Launch the reward model server

python -m openrlhf.cli.serve_rm \
    --reward_pretrain OpenRLHF/Llama-3-8b-rm-700k \
    --port 5000 \
    --bf16 \
    --flash_attn \
    --normalize_reward \
    --max_len 8192 \
    --batch_size 16

Then, we can specify remote_rm_urls during PPO training.

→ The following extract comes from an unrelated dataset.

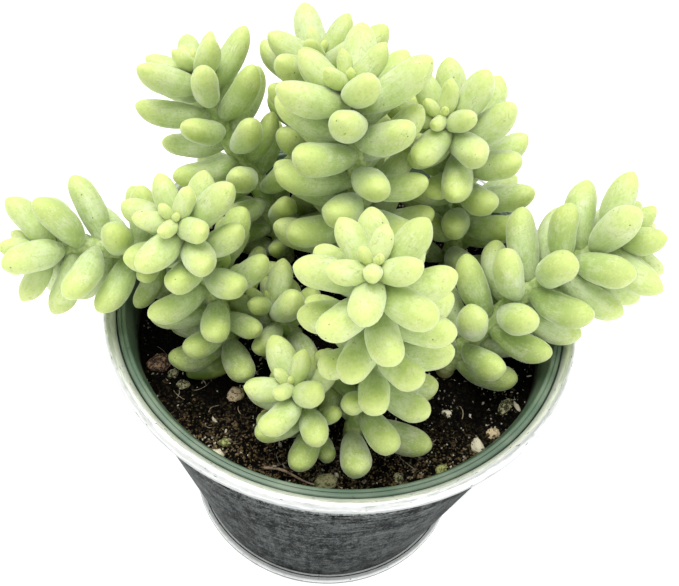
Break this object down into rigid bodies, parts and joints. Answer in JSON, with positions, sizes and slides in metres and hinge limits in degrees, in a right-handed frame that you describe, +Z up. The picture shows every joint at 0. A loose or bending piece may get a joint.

ray job submit --address="http://127.0.0.1:8265" \
    --runtime-env-json='{"working_dir": "/openrlhf"}' \
    -- python3 -m openrlhf.cli.train_ppo_ray \
    --ref_num_nodes 1 \
    --ref_num_gpus_per_node 2 \
    --critic_num_nodes 1 \
    --critic_num_gpus_per_node 2 \
    --actor_num_nodes 1 \
    --actor_num_gpus_per_node 2 \
    --vllm_num_engines 2 \
    --vllm_tensor_parallel_size 2 \
    --colocate_actor_ref \
    --ref_reward_offload \
    --pretrain OpenRLHF/Llama-3-8b-sft-mixture \
    --remote_rm_url http://localhost:5000/get_reward \
    --save_path /openrlhf/examples/checkpoint/llama3-8b-rlhf \
    --micro_train_batch_size 8 \
    --train_batch_size 128 \
    --micro_rollout_batch_size 16 \
    --rollout_batch_size 1024 \
    --max_samples 100000 \
    --max_epochs 1 \
    --prompt_max_len 1024 \
    --generate_max_len 1024 \
    --packing_samples \
    --zero_stage 3 \
    --bf16 \
    --actor_learning_rate 5e-7 \
    --critic_learning_rate 9e-6 \
    --init_kl_coef 0.01 \
    --prompt_data OpenRLHF/prompt-collection-v0.1 \
    --input_key context_messages \
    --apply_chat_template \
    --normalize_reward \
    --adam_offload \
    --flash_attn \
    --gradient_checkpointing \
    --use_wandb {wandb_token}

Note

We can use --critic_pretrain to specify the critic model. Otherwise the critic model is initialized using the actor model specified by --pretrain.

Reinforced Fine-tuning

OpenRLHF supports convenient and efficient Reinforced Fine-tuning. You only need to implement a file containing the custom reward_fun function and pass its path to the remote_rm_url parameter. Such as

# reward_func.py
import torch

def reward_func(queries, prompts, labels):
    # queries is prompts + responses
    # labels is answers
    print(queries)
    return torch.randn(len(queries))

then just set

ray job submit --address="http://127.0.0.1:8265" \
    --runtime-env-json='{"working_dir": "/openrlhf"}' \
    -- python3 -m openrlhf.cli.train_ppo_ray \
    ...
    --remote_rm_url /path/to/reward_func.py \
    --label_key answer

where the label_key parameter is used to pass additional sample information such as answer to the reward function.